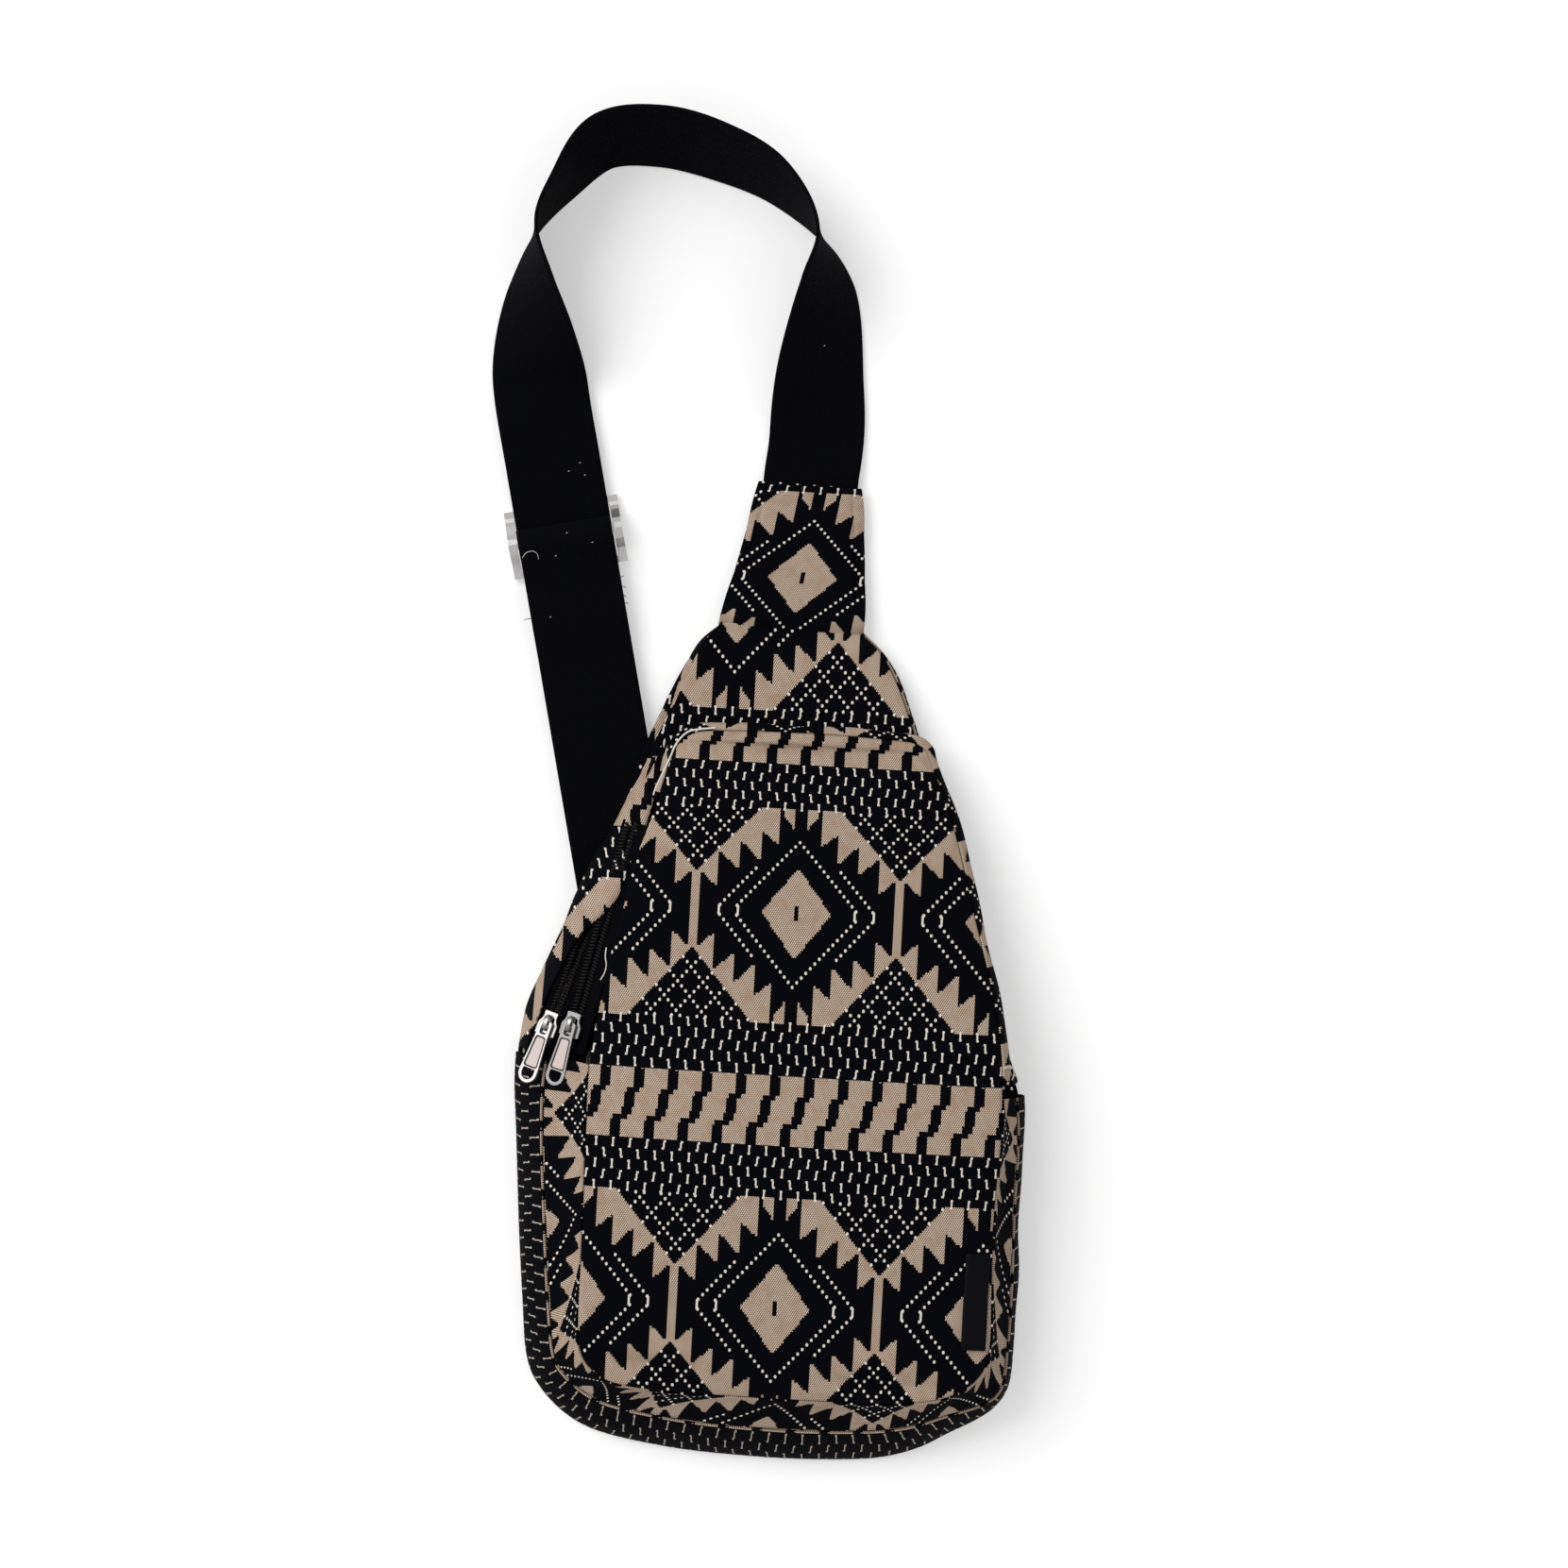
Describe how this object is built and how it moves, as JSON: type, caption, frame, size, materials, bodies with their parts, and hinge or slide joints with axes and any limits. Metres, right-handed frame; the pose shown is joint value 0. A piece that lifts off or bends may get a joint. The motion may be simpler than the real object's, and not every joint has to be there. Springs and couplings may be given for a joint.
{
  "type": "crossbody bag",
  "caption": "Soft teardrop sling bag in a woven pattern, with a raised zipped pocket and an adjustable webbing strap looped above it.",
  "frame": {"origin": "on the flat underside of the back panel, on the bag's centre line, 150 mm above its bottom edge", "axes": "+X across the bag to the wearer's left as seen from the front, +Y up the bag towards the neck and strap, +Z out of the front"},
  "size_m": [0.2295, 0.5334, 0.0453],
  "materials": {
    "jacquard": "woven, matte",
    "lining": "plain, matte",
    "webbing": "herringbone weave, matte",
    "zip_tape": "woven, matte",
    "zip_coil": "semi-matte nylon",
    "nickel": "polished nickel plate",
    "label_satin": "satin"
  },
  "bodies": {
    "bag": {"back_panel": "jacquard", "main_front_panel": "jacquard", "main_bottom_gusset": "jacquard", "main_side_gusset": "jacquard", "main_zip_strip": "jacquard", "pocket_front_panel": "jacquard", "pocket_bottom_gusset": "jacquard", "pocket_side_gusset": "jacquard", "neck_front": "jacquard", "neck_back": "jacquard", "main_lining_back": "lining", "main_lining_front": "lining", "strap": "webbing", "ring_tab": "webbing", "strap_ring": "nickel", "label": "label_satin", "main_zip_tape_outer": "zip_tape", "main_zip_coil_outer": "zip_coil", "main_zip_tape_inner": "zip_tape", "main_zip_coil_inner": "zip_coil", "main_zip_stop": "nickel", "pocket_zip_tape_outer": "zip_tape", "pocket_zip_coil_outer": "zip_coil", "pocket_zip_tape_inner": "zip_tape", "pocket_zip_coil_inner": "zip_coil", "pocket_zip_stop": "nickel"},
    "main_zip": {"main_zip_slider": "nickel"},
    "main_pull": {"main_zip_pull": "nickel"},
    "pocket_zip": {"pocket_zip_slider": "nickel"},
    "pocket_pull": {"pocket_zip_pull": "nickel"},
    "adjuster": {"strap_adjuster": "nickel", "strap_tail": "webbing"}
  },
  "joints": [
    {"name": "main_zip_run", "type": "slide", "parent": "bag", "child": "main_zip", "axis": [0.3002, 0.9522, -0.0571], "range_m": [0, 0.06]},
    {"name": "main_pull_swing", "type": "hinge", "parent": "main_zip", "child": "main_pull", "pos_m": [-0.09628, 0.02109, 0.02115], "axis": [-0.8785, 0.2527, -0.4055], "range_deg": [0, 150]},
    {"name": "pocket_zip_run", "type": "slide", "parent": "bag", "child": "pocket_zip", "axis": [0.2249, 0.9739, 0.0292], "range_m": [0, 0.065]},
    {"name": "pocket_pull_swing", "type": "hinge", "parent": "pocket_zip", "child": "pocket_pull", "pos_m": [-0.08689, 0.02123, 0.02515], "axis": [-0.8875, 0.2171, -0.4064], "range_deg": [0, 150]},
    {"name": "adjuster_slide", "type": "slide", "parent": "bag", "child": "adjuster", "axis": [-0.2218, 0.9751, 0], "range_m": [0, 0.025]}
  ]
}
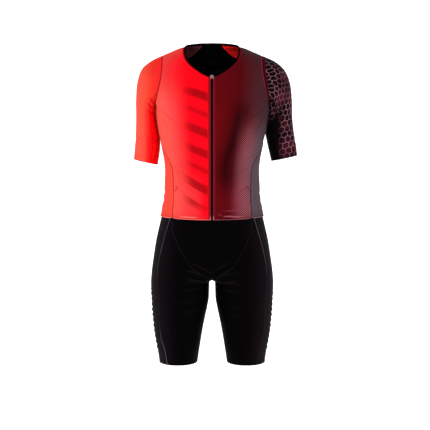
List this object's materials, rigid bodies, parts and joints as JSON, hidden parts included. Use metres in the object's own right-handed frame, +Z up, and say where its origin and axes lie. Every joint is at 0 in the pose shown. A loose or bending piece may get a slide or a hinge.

------------

** WRITTEN EXERCISE **
Recopy all the lines exactly as they appear.

** WRITTEN SOLUTION **
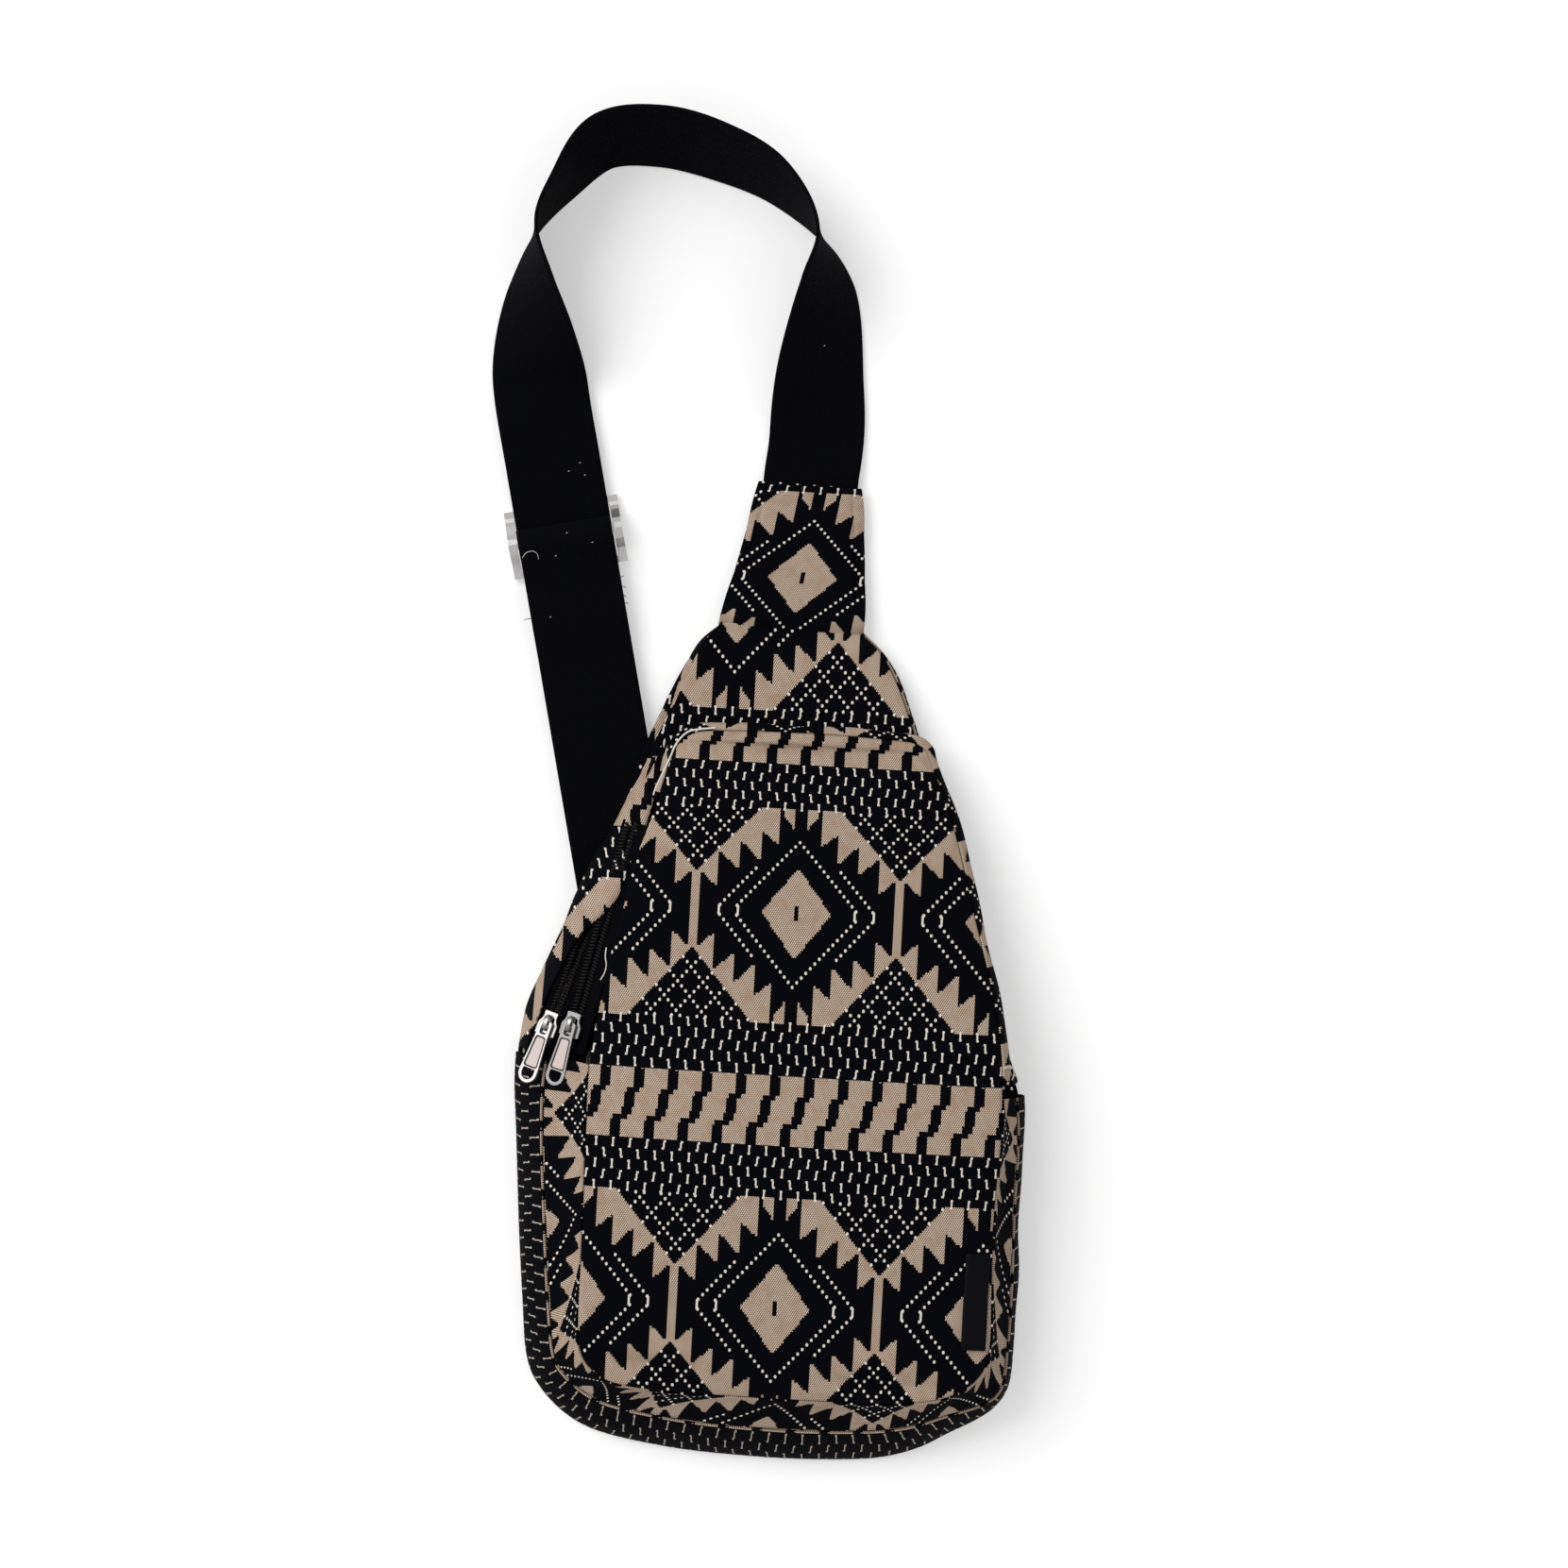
Describe how this object is built and how it moves, as JSON: type, caption, frame, size, materials, bodies with their parts, and hinge or slide joints with axes and any limits. Metres, right-handed frame; the pose shown is joint value 0. A piece that lifts off or bends may get a joint. The motion may be simpler than the real object's, and not every joint has to be there. Springs and couplings may be given for a joint.
{
  "type": "crossbody bag",
  "caption": "Soft teardrop sling bag in a woven pattern, with a raised zipped pocket and an adjustable webbing strap looped above it.",
  "frame": {"origin": "on the flat underside of the back panel, on the bag's centre line, 150 mm above its bottom edge", "axes": "+X across the bag to the wearer's left as seen from the front, +Y up the bag towards the neck and strap, +Z out of the front"},
  "size_m": [0.2295, 0.5334, 0.0453],
  "materials": {
    "jacquard": "woven, matte",
    "lining": "plain, matte",
    "webbing": "herringbone weave, matte",
    "zip_tape": "woven, matte",
    "zip_coil": "semi-matte nylon",
    "nickel": "polished nickel plate",
    "label_satin": "satin"
  },
  "bodies": {
    "bag": {"back_panel": "jacquard", "main_front_panel": "jacquard", "main_bottom_gusset": "jacquard", "main_side_gusset": "jacquard", "main_zip_strip": "jacquard", "pocket_front_panel": "jacquard", "pocket_bottom_gusset": "jacquard", "pocket_side_gusset": "jacquard", "neck_front": "jacquard", "neck_back": "jacquard", "main_lining_back": "lining", "main_lining_front": "lining", "strap": "webbing", "ring_tab": "webbing", "strap_ring": "nickel", "label": "label_satin", "main_zip_tape_outer": "zip_tape", "main_zip_coil_outer": "zip_coil", "main_zip_tape_inner": "zip_tape", "main_zip_coil_inner": "zip_coil", "main_zip_stop": "nickel", "pocket_zip_tape_outer": "zip_tape", "pocket_zip_coil_outer": "zip_coil", "pocket_zip_tape_inner": "zip_tape", "pocket_zip_coil_inner": "zip_coil", "pocket_zip_stop": "nickel"},
    "main_zip": {"main_zip_slider": "nickel"},
    "main_pull": {"main_zip_pull": "nickel"},
    "pocket_zip": {"pocket_zip_slider": "nickel"},
    "pocket_pull": {"pocket_zip_pull": "nickel"},
    "adjuster": {"strap_adjuster": "nickel", "strap_tail": "webbing"}
  },
  "joints": [
    {"name": "main_zip_run", "type": "slide", "parent": "bag", "child": "main_zip", "axis": [0.3002, 0.9522, -0.0571], "range_m": [0, 0.06]},
    {"name": "main_pull_swing", "type": "hinge", "parent": "main_zip", "child": "main_pull", "pos_m": [-0.09628, 0.02109, 0.02115], "axis": [-0.8785, 0.2527, -0.4055], "range_deg": [0, 150]},
    {"name": "pocket_zip_run", "type": "slide", "parent": "bag", "child": "pocket_zip", "axis": [0.2249, 0.9739, 0.0292], "range_m": [0, 0.065]},
    {"name": "pocket_pull_swing", "type": "hinge", "parent": "pocket_zip", "child": "pocket_pull", "pos_m": [-0.08689, 0.02123, 0.02515], "axis": [-0.8875, 0.2171, -0.4064], "range_deg": [0, 150]},
    {"name": "adjuster_slide", "type": "slide", "parent": "bag", "child": "adjuster", "axis": [-0.2218, 0.9751, 0], "range_m": [0, 0.025]}
  ]
}
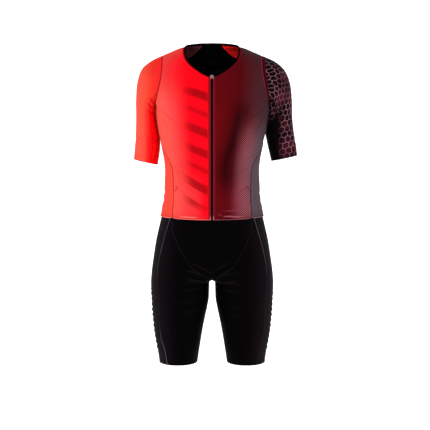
List this object's materials, rigid bodies, parts and joints as JSON, hidden parts included. Use metres in the object's own right-handed frame, +Z up, and say where its origin and axes lie. Every joint is at 0 in the pose shown. A loose or bending piece may get a slide or a hinge.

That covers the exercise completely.